**Given problem:** Read through the entries below and return each line with the word "that".

**Input records:**
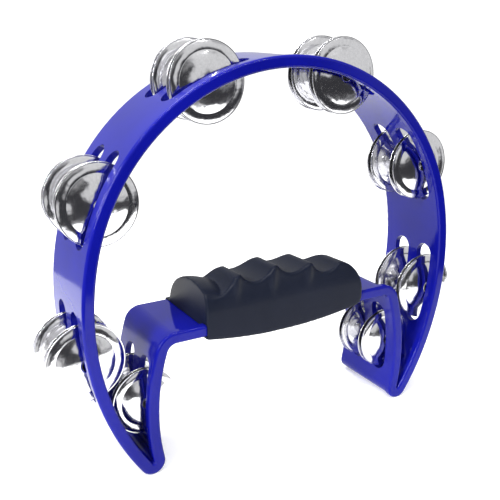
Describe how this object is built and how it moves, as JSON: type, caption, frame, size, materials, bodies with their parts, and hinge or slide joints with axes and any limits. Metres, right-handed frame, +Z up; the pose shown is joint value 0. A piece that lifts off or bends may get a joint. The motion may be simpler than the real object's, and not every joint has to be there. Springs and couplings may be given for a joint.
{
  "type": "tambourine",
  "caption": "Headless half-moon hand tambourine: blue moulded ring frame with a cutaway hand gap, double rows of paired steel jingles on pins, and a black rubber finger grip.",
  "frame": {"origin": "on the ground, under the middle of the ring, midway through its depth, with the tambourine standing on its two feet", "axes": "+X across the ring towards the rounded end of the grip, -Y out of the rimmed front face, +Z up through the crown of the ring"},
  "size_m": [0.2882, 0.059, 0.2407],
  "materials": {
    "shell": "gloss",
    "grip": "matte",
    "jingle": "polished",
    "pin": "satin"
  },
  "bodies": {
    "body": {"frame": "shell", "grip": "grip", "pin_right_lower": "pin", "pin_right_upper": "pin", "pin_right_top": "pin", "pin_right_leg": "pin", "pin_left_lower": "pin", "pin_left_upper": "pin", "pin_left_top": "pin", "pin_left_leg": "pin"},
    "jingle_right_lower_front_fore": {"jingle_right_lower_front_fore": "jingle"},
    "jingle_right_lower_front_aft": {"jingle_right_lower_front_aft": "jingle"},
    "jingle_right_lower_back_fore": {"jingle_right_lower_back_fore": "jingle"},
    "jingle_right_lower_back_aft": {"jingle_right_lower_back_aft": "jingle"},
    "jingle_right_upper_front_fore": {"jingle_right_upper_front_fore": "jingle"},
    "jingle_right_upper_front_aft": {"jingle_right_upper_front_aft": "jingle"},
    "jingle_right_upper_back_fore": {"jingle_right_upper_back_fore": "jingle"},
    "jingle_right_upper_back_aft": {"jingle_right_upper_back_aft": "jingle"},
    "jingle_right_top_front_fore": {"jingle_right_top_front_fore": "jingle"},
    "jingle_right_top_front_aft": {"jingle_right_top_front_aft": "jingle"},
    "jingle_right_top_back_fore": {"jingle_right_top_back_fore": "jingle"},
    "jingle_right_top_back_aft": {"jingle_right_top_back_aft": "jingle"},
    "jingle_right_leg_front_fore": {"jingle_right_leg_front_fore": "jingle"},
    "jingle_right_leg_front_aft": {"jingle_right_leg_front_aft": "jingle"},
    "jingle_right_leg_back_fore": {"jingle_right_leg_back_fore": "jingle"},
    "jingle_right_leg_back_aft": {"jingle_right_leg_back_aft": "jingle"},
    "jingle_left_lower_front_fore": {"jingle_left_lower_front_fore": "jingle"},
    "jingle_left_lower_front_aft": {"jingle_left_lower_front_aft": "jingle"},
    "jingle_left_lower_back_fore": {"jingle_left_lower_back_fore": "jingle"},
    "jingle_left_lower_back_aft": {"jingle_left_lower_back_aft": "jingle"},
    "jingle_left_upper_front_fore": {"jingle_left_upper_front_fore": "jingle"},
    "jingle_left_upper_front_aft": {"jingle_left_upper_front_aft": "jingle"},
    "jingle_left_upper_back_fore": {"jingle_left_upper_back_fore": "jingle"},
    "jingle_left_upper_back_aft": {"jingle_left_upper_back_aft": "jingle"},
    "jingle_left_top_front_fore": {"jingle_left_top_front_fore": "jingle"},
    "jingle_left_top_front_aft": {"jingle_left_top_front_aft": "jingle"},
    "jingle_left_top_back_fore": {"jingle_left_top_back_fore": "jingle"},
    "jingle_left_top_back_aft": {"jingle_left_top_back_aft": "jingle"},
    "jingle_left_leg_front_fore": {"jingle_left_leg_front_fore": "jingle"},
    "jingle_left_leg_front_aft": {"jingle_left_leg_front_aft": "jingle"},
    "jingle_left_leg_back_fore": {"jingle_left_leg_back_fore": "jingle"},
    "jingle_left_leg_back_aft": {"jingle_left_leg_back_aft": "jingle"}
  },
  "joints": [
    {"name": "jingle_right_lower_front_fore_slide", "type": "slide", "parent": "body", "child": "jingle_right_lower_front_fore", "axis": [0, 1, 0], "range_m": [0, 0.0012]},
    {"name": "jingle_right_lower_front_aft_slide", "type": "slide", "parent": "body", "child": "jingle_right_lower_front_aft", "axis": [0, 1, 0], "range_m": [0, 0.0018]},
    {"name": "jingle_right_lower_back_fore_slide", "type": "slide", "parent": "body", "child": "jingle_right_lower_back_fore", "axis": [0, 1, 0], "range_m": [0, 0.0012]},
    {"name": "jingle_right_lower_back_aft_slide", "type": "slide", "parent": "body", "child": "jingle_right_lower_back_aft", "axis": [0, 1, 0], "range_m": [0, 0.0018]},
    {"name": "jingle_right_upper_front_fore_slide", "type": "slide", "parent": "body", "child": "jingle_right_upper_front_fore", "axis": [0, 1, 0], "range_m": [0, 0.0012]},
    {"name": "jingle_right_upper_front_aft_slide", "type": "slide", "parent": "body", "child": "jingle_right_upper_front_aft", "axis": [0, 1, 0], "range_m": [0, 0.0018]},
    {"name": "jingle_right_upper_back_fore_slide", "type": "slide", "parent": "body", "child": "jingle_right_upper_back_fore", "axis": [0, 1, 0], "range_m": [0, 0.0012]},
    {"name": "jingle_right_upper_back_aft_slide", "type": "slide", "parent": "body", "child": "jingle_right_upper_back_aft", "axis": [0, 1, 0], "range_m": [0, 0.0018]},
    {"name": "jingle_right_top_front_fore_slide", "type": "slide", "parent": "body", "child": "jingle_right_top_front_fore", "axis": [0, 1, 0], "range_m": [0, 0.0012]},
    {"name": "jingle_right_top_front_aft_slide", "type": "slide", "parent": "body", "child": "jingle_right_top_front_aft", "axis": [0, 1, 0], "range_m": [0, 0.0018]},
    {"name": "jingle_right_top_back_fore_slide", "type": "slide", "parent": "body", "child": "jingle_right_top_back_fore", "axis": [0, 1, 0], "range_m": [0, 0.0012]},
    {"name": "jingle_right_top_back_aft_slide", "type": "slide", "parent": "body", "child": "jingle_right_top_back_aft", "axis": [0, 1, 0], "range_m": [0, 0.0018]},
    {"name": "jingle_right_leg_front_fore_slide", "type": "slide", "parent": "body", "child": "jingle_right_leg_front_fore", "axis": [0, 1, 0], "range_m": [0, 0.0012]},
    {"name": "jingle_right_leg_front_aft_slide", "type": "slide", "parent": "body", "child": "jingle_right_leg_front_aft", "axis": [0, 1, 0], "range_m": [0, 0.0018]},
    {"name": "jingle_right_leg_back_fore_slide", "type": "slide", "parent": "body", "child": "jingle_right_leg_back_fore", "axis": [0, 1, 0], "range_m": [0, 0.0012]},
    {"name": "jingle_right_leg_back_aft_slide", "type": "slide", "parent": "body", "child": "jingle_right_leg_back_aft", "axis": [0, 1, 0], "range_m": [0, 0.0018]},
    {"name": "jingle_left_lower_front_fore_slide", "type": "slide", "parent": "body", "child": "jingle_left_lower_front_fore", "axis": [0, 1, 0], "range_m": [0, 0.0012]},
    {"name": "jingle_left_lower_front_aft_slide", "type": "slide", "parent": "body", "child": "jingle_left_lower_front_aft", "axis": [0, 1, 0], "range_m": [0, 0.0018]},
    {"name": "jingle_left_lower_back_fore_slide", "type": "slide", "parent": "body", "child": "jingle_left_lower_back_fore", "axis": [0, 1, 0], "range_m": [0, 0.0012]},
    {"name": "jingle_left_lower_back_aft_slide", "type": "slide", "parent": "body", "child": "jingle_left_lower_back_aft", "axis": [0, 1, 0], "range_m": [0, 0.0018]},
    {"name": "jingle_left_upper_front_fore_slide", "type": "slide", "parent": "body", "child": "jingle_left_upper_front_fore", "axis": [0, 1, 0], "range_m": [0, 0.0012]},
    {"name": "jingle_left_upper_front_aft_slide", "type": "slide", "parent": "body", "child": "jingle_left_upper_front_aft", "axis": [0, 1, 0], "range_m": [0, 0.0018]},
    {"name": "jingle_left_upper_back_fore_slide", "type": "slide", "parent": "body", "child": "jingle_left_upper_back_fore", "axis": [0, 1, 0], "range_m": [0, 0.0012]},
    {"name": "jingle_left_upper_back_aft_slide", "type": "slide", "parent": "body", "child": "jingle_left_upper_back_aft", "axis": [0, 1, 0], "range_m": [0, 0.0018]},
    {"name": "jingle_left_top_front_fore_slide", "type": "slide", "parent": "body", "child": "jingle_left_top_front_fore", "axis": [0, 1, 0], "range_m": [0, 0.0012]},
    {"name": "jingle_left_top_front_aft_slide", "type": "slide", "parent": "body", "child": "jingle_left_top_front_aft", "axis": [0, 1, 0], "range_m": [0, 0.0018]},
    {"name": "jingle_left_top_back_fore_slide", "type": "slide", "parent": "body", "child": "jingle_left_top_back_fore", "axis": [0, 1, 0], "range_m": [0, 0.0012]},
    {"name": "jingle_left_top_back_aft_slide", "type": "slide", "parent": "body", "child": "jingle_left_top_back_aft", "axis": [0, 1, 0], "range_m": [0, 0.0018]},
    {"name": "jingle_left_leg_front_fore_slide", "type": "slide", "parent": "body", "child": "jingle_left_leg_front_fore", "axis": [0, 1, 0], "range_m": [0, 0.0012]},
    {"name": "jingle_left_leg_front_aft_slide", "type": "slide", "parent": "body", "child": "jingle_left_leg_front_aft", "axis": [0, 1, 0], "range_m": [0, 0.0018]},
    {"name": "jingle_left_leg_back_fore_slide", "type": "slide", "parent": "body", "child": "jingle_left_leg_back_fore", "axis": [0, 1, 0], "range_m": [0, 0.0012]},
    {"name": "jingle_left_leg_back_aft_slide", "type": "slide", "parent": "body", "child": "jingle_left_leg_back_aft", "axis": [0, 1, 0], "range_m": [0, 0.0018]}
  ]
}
--
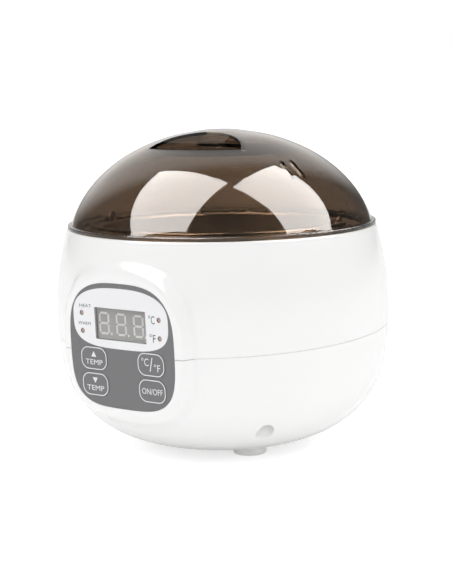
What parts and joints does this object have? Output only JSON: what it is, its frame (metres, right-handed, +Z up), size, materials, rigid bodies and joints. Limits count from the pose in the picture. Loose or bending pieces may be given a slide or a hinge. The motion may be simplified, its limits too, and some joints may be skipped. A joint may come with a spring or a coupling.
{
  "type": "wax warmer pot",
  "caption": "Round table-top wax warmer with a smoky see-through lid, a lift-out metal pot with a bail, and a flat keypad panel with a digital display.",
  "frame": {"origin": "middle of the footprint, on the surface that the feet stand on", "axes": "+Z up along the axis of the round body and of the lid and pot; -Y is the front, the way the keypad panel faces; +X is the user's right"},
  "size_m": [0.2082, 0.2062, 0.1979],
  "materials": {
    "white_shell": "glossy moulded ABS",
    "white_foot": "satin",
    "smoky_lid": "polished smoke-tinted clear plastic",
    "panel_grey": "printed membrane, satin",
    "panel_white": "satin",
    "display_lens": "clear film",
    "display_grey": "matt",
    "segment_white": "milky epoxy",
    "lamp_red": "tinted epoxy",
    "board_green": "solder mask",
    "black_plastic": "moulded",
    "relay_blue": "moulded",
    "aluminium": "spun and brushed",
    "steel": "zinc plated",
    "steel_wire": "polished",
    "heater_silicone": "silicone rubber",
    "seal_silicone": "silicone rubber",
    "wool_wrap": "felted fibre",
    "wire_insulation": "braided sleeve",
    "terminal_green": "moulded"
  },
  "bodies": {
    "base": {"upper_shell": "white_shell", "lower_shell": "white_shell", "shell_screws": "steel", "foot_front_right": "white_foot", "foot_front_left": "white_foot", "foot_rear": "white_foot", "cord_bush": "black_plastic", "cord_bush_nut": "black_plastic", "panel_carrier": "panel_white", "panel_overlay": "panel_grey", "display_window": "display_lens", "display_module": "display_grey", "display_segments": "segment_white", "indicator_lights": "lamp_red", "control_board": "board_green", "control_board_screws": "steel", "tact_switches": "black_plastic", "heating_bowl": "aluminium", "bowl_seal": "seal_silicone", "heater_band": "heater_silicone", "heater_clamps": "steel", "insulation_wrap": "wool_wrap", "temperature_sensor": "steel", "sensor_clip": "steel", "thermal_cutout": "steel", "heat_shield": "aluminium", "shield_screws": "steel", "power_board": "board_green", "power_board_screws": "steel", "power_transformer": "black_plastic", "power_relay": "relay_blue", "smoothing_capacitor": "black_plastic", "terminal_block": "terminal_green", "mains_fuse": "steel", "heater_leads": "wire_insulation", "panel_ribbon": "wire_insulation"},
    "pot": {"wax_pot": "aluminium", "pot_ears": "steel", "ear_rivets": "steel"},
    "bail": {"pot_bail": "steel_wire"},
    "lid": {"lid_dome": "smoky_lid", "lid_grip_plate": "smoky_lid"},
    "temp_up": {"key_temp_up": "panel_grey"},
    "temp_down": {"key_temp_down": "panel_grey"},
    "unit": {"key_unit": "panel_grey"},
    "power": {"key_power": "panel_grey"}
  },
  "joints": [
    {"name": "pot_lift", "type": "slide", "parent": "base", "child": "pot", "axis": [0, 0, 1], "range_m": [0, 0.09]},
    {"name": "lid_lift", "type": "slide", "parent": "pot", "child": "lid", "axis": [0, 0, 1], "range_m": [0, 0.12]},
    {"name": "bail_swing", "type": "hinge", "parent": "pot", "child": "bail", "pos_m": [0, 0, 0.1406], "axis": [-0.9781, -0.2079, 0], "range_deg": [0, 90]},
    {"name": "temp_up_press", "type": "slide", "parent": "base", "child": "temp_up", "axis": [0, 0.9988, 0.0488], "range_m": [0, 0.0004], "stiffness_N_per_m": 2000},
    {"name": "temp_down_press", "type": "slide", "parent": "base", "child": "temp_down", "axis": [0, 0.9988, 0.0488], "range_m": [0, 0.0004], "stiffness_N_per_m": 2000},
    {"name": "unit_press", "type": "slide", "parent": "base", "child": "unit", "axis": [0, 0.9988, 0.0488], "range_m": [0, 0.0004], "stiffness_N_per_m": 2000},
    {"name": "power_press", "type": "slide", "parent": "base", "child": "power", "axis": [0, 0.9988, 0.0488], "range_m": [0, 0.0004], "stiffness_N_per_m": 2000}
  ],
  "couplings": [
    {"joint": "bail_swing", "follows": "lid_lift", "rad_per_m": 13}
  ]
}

**Finished answer:**
Describe how this object is built and how it moves, as JSON: type, caption, frame, size, materials, bodies with their parts, and hinge or slide joints with axes and any limits. Metres, right-handed frame, +Z up; the pose shown is joint value 0. A piece that lifts off or bends may get a joint. The motion may be simpler than the real object's, and not every joint has to be there. Springs and couplings may be given for a joint.
  "frame": {"origin": "middle of the footprint, on the surface that the feet stand on", "axes": "+Z up along the axis of the round body and of the lid and pot; -Y is the front, the way the keypad panel faces; +X is the user's right"},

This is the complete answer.